Summary of this case from Brewer v. StateOpinion
No. 369S41.
Filed July 25, 1972.
TRIAL COURT — Death Sentence — Case Must Be Remanded and Sentence Vacated. — Where appellant was found guilty of murder in the first degree and sentenced to death by the trial court, the Indiana Supreme Court must remand the case to the trial court with directions to vacate its sentence imposing the death penalty and in lieu thereof impose a life sentence. This mandate is necessary because of the United states Supreme Court decisions of June 29, 1972, holding that the death penalty was unconstitutional in certain cases before it, while not delineating any standards for determining when said penalty might possibly be constitutional.
From the Grant Circuit Court, Manuel P. Guerrero, Judge.
This case involves the infliction of the death penalty as a result of a guilty verdict of murder in the first degree. The judgment of the trial court was affirmed by the Indiana Supreme Court to which appellant filed a petition for rehearing raising the constitutionality of the death penalty.
Rehearing granted and mandate issued.
C.W.H. Bangs, H.D. Rollo, Bangs, Mills Rollo, of Huntington, for appellant.
Theodore L. Sendak, Attorney General, Robert F. Hassett, Deputy Attorney General, for appellee.
This case involves the infliction of the death penalty on the appellant as the result of his being found guilty of murder in the first degree, having killed the companion of a girl whom he also raped.
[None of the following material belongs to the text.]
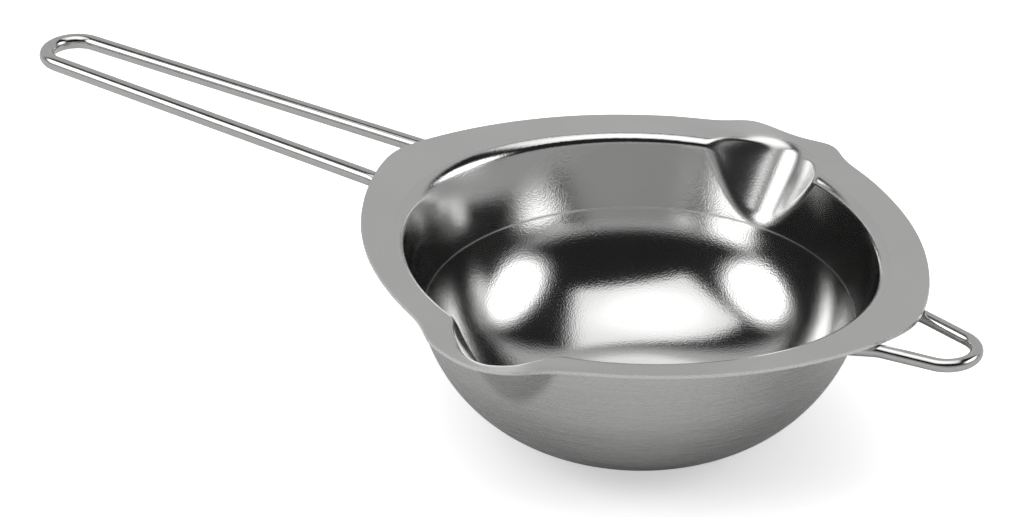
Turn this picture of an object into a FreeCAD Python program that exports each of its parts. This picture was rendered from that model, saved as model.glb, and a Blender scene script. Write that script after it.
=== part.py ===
import FreeCAD, Part
import math
import os

# Candle melting pot that hangs inside a saucepan: one pressed bowl with a flange and two pouring
# spouts, a long wire handle, a short wire rest hook, and the four welds that hold the wires.
# Millimetres. The origin is the centre of the bowl's flat bottom, +Z is up, the hook points to +X,
# the long handle to -X, and the spouts to -Y and +Y.

# Driving dimensions of the bowl
SHEET = 0.8                         # thickness of the pressed steel
RIM_HEIGHT = 47.6                   # from the flat bottom to the inner edge of the flange
OPENING_RADIUS = 59.5               # mean radius of the flange's inner edge
OPENING_STRETCH = 2.2               # the opening is longer towards the handle and the hook
OPENING_SQUARENESS = 0.95
STRETCH_FADE = 4                    # the wall is round again this power of the height below the rim
BASE_RADIUS = 18.0                  # flat bottom
BASE_ARC_STRETCH = 1.104            # height over width of the curve between bottom and wall
WALL_ANGLE = math.radians(74.6)     # slope of the wall
BEND_RADIUS = 3.3                   # upper face of the bend between wall and flange
FLANGE_ANGLE = math.radians(10.5)   # the flange rises outwards
FLANGE_RADIUS = 65.0                # outer edge between the ears and the spouts
HOOK_EAR = 10.9                     # how far the edge reaches out over the hook
HANDLE_EAR = 9.2                    # and over the handle
EAR_SPREAD = math.radians(55.0)
EAR_ROUNDING = math.radians(4.0)
EAR_POWER = 1.8                     # how fast an ear sinks away from its middle
SPOUT_LOBE = 5.3                    # extra width of the flange at a spout
LOBE_SPREAD = math.radians(13.7)
LOBE_POWER = 6                      # how square-shouldered the lobe is

# Driving dimensions of the spouts: a rounded channel pressed outwards and down through the bend,
# and a shallow dip of the flange in front of it
SPOUT_SLOPE = math.radians(49.0)    # slope of the channel's floor
SPOUT_DEPTH = 7.2                   # from the flange's inner edge down to the floor, at a right angle
SPOUT_HALF_WIDTH = 14.5             # at the flange's inner edge
LIP_DIP = 2.8                       # how far the flange's edge sinks at the spout
LIP_HALF_WIDTH = 14.0
LIP_RUN = 6.0                       # the dip grows to its full depth over this width of flange
SPOUT_FOLD = 1.3                    # softness of the fold around the channel
SPOUT_REACH = 27.0                  # the channel ends above this depth below the rim

# Driving dimensions of the wires, with x measured outwards from the bowl's axis
HANDLE_WIRE = 2.0                   # radius
HANDLE_REACH = 187.1                # centre of the wire at the far end
HANDLE_HALF_WIDTH = 10.5            # at the flange's edge
HANDLE_TAPER = 0.028                # how fast the legs close in
HOOK_WIRE = 1.6
HOOK_REACH = 92.6
HOOK_HALF_WIDTH = 9.9
HOOK_TAPER = 0.2
KNEE_X = 73.2                       # where a leg bends from the flange's slope to level
KNEE_RADIUS = 14.0
LEG_START_X = 65.0                  # cut end of a leg under the flange
LEG_DROP = 0.3                      # a level leg sinks this much to its far end
WELD_GAP = 0.12                     # between the wire and the flange, filled by the weld
WELD_X = 69.0
WELD_SIZE = (3.6, 2.2, 1.3)         # half length, half width, half height
WELD_CLEARANCE = 0.01               # keeps a weld's flat top off the slightly curved flange

COLUMNS = 160                       # around the bowl, closer together at the spouts
SPOUT_CROWDING = 0.6
ARC_ROWS = 18
WALL_ROWS = 16
BEND_ROWS = 7
FLANGE_ROWS = 8


def opening_radius(angle):
    """Radius of the flange's inner edge."""
    stretch = OPENING_STRETCH * math.cos(2 * angle)
    return OPENING_RADIUS + stretch + OPENING_SQUARENESS * math.cos(4 * angle)


def ear(offset):
    """Height of an ear of the flange, 1 at its middle and 0 past its spread."""
    softened = math.hypot(offset, EAR_ROUNDING) - EAR_ROUNDING
    return max(0.0, 1.0 - softened / EAR_SPREAD) ** EAR_POWER


def flange_edge(angle):
    """Radius of the flange's outer edge, before the spouts are pressed."""
    from_hook = abs(math.remainder(angle, 2 * math.pi))
    from_spout = abs(from_hook - math.pi / 2)
    lobe = SPOUT_LOBE / (1.0 + (from_spout / LOBE_SPREAD) ** LOBE_POWER)
    ears = HOOK_EAR * ear(from_hook) + HANDLE_EAR * ear(math.pi - from_hook)
    return FLANGE_RADIUS + ears + lobe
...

We affirmed the judgment of the trial court which imposed the death penalty; DeBruler, J. concurring and dissenting with separate opinion, Prentice, J. concurring therein and also dissenting by separate opinion. Adams v. State (1971), 271 N.E.2d 425.
The appellant has filed a petition for rehearing raising the constitutionality of the death penalty. We have delayed ruling upon this petition pending the determination of the United States Supreme Court of that question.
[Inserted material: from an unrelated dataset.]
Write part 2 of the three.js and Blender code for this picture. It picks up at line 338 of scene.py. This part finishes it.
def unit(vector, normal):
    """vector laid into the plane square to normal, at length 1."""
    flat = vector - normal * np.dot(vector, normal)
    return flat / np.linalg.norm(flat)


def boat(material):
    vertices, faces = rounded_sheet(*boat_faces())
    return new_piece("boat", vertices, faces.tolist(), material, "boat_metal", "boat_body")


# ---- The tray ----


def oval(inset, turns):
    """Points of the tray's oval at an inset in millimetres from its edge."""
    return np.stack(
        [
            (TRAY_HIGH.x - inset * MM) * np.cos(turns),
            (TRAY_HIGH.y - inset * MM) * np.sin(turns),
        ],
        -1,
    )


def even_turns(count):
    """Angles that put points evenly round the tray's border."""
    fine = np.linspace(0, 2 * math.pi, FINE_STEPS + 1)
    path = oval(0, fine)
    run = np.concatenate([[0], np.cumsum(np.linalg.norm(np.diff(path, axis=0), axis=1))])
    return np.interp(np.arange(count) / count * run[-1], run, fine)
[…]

On June 29, 1972, that Court handed down nine separate opinions, the majority of the Justices thereof holding that the death penalty was unconstitutional in the cases before it, but a majority not delineating any standards for determining when it might possibly be constitutional. Furman v. Georgia (June 29, 1972), Docket nos. 69-5003, 69-5030, 69-5031, 40 U.S.L.W. 4923.
Each justice having his own separate reason, Chief Justice Berger said:
"Since there is no majority of the Court on the ultimate issue presented in these cases, the future of capital punishment in this country has been left in an uncertain limbo." (Slip opinion at 29.)
In view of this uncertainty, we have no alternative but to remand this case to the trial court with directions to vacate its sentence imposing the death penalty and in lieu thereof impose a life sentence on the appellant. The petition for rehearing is granted and the mandate is issued accordingly.
All Justices concur.
NOTE. — Reported in 284 N.E.2d 757.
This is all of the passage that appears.